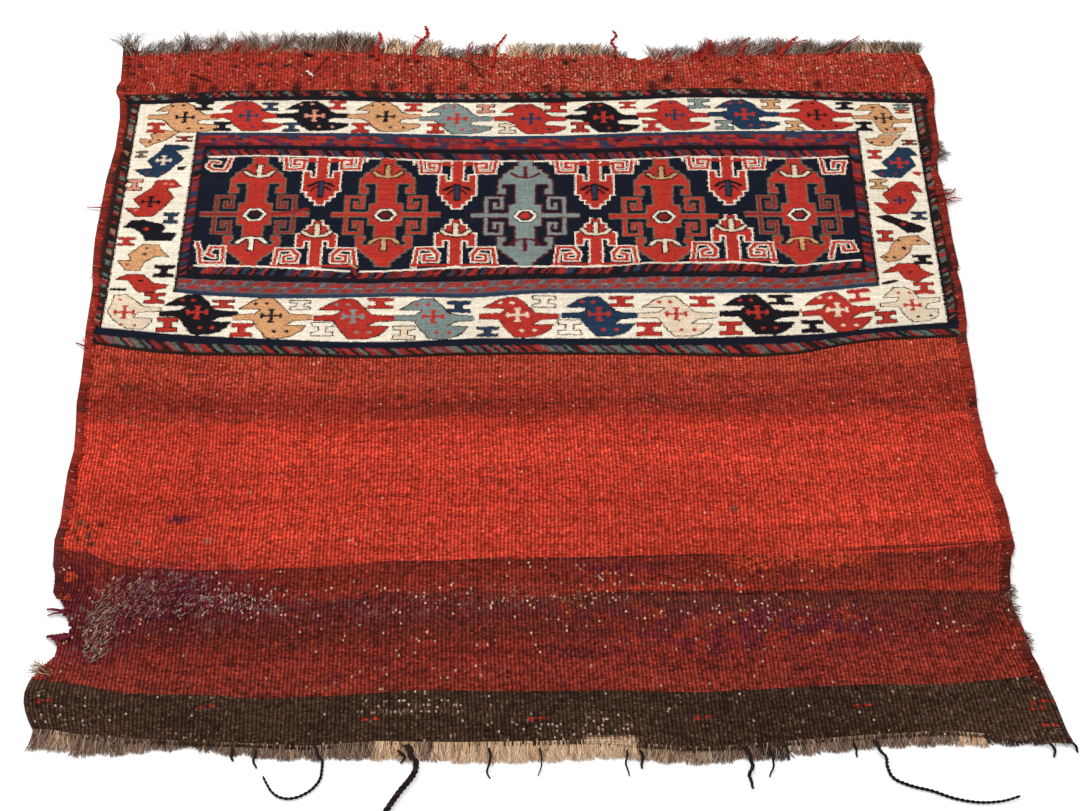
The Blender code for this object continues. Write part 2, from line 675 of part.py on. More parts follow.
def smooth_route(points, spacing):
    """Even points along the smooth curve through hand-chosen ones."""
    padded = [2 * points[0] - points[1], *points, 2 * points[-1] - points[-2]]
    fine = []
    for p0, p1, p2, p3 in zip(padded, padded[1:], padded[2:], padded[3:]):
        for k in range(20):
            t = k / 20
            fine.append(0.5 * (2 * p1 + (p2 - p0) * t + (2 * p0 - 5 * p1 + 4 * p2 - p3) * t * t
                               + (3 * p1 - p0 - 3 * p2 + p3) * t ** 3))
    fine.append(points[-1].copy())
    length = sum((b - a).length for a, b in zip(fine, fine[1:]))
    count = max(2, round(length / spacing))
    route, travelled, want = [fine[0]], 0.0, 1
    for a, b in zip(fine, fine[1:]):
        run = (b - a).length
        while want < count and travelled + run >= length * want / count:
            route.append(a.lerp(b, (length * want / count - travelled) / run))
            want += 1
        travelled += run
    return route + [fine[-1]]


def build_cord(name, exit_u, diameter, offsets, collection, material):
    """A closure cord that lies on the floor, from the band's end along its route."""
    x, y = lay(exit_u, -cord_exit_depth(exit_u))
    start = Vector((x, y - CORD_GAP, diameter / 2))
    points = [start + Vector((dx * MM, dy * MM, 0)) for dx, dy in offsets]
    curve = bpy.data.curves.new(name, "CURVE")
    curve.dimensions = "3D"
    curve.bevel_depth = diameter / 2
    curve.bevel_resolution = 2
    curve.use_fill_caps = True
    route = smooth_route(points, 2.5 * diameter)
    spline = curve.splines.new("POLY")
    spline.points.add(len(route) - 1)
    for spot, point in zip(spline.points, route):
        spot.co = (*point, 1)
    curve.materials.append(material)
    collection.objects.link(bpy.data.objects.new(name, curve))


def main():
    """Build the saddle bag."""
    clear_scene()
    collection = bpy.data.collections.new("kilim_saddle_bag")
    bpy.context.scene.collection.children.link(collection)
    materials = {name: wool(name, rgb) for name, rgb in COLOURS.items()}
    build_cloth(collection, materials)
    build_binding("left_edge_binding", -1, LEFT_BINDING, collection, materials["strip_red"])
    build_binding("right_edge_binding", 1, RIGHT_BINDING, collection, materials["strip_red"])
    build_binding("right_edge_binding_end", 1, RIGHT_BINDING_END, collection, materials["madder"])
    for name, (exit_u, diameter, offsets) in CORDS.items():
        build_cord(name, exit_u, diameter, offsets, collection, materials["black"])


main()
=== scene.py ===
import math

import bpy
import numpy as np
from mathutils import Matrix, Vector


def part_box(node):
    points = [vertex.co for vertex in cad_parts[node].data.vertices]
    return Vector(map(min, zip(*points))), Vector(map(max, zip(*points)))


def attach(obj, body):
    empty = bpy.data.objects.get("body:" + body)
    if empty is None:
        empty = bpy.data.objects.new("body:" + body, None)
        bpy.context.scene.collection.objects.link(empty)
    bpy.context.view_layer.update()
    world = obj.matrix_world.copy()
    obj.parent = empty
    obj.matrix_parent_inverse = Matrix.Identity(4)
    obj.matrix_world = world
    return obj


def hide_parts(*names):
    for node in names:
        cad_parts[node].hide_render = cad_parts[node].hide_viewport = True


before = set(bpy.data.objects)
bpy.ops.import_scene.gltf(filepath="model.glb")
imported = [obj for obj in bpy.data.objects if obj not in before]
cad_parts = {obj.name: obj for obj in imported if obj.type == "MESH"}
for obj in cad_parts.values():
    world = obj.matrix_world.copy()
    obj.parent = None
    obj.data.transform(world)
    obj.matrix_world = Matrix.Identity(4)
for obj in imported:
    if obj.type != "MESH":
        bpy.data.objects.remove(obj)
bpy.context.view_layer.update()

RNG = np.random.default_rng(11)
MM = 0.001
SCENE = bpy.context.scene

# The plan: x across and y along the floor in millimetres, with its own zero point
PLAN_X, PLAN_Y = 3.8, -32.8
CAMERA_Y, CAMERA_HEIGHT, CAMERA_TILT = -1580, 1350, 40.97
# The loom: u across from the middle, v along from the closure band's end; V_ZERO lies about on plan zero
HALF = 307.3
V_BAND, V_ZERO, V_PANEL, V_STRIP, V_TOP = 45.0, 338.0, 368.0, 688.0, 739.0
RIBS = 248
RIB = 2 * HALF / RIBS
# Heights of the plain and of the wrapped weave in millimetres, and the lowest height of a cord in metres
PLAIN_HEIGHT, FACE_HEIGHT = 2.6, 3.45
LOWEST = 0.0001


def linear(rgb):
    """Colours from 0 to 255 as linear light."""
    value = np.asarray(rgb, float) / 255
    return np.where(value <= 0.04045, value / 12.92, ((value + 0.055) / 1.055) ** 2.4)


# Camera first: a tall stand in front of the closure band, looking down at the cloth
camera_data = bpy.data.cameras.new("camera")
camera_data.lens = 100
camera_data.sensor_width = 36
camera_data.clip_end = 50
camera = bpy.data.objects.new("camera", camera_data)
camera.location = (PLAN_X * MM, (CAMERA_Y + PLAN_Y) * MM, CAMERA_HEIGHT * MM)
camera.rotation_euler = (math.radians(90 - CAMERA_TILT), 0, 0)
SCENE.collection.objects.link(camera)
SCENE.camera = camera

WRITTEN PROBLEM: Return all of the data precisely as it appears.

CORRECT RESULT:
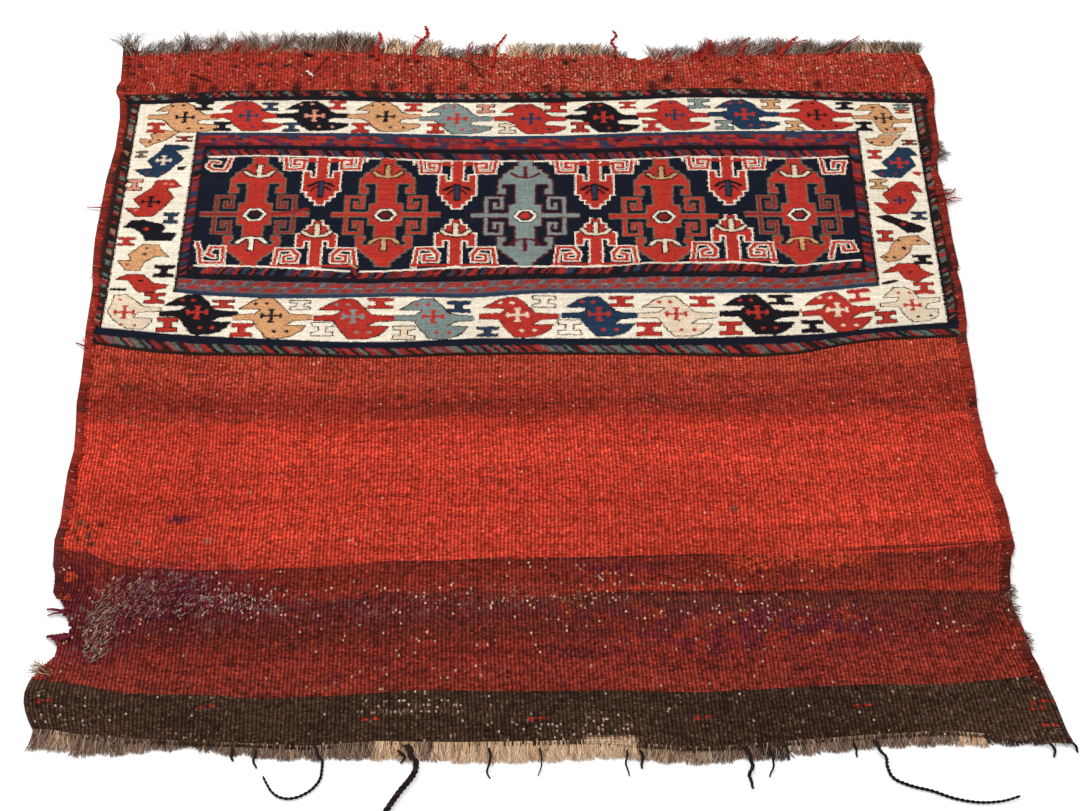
The Blender code for this object continues. Write part 2, from line 675 of part.py on. More parts follow.
def smooth_route(points, spacing):
    """Even points along the smooth curve through hand-chosen ones."""
    padded = [2 * points[0] - points[1], *points, 2 * points[-1] - points[-2]]
    fine = []
    for p0, p1, p2, p3 in zip(padded, padded[1:], padded[2:], padded[3:]):
        for k in range(20):
            t = k / 20
            fine.append(0.5 * (2 * p1 + (p2 - p0) * t + (2 * p0 - 5 * p1 + 4 * p2 - p3) * t * t
                               + (3 * p1 - p0 - 3 * p2 + p3) * t ** 3))
    fine.append(points[-1].copy())
    length = sum((b - a).length for a, b in zip(fine, fine[1:]))
    count = max(2, round(length / spacing))
    route, travelled, want = [fine[0]], 0.0, 1
    for a, b in zip(fine, fine[1:]):
        run = (b - a).length
        while want < count and travelled + run >= length * want / count:
            route.append(a.lerp(b, (length * want / count - travelled) / run))
            want += 1
        travelled += run
    return route + [fine[-1]]


def build_cord(name, exit_u, diameter, offsets, collection, material):
    """A closure cord that lies on the floor, from the band's end along its route."""
    x, y = lay(exit_u, -cord_exit_depth(exit_u))
    start = Vector((x, y - CORD_GAP, diameter / 2))
    points = [start + Vector((dx * MM, dy * MM, 0)) for dx, dy in offsets]
    curve = bpy.data.curves.new(name, "CURVE")
    curve.dimensions = "3D"
    curve.bevel_depth = diameter / 2
    curve.bevel_resolution = 2
    curve.use_fill_caps = True
    route = smooth_route(points, 2.5 * diameter)
    spline = curve.splines.new("POLY")
    spline.points.add(len(route) - 1)
    for spot, point in zip(spline.points, route):
        spot.co = (*point, 1)
    curve.materials.append(material)
    collection.objects.link(bpy.data.objects.new(name, curve))


def main():
    """Build the saddle bag."""
    clear_scene()
    collection = bpy.data.collections.new("kilim_saddle_bag")
    bpy.context.scene.collection.children.link(collection)
    materials = {name: wool(name, rgb) for name, rgb in COLOURS.items()}
    build_cloth(collection, materials)
    build_binding("left_edge_binding", -1, LEFT_BINDING, collection, materials["strip_red"])
    build_binding("right_edge_binding", 1, RIGHT_BINDING, collection, materials["strip_red"])
    build_binding("right_edge_binding_end", 1, RIGHT_BINDING_END, collection, materials["madder"])
    for name, (exit_u, diameter, offsets) in CORDS.items():
        build_cord(name, exit_u, diameter, offsets, collection, materials["black"])


main()
=== scene.py ===
import math

import bpy
import numpy as np
from mathutils import Matrix, Vector


def part_box(node):
    points = [vertex.co for vertex in cad_parts[node].data.vertices]
    return Vector(map(min, zip(*points))), Vector(map(max, zip(*points)))


def attach(obj, body):
    empty = bpy.data.objects.get("body:" + body)
    if empty is None:
        empty = bpy.data.objects.new("body:" + body, None)
        bpy.context.scene.collection.objects.link(empty)
    bpy.context.view_layer.update()
    world = obj.matrix_world.copy()
    obj.parent = empty
    obj.matrix_parent_inverse = Matrix.Identity(4)
    obj.matrix_world = world
    return obj


def hide_parts(*names):
    for node in names:
        cad_parts[node].hide_render = cad_parts[node].hide_viewport = True


before = set(bpy.data.objects)
bpy.ops.import_scene.gltf(filepath="model.glb")
imported = [obj for obj in bpy.data.objects if obj not in before]
cad_parts = {obj.name: obj for obj in imported if obj.type == "MESH"}
for obj in cad_parts.values():
    world = obj.matrix_world.copy()
    obj.parent = None
    obj.data.transform(world)
    obj.matrix_world = Matrix.Identity(4)
for obj in imported:
    if obj.type != "MESH":
        bpy.data.objects.remove(obj)
bpy.context.view_layer.update()

RNG = np.random.default_rng(11)
MM = 0.001
SCENE = bpy.context.scene

# The plan: x across and y along the floor in millimetres, with its own zero point
PLAN_X, PLAN_Y = 3.8, -32.8
CAMERA_Y, CAMERA_HEIGHT, CAMERA_TILT = -1580, 1350, 40.97
# The loom: u across from the middle, v along from the closure band's end; V_ZERO lies about on plan zero
HALF = 307.3
V_BAND, V_ZERO, V_PANEL, V_STRIP, V_TOP = 45.0, 338.0, 368.0, 688.0, 739.0
RIBS = 248
RIB = 2 * HALF / RIBS
# Heights of the plain and of the wrapped weave in millimetres, and the lowest height of a cord in metres
PLAIN_HEIGHT, FACE_HEIGHT = 2.6, 3.45
LOWEST = 0.0001


def linear(rgb):
    """Colours from 0 to 255 as linear light."""
    value = np.asarray(rgb, float) / 255
    return np.where(value <= 0.04045, value / 12.92, ((value + 0.055) / 1.055) ** 2.4)


# Camera first: a tall stand in front of the closure band, looking down at the cloth
camera_data = bpy.data.cameras.new("camera")
camera_data.lens = 100
camera_data.sensor_width = 36
camera_data.clip_end = 50
camera = bpy.data.objects.new("camera", camera_data)
camera.location = (PLAN_X * MM, (CAMERA_Y + PLAN_Y) * MM, CAMERA_HEIGHT * MM)
camera.rotation_euler = (math.radians(90 - CAMERA_TILT), 0, 0)
SCENE.collection.objects.link(camera)
SCENE.camera = camera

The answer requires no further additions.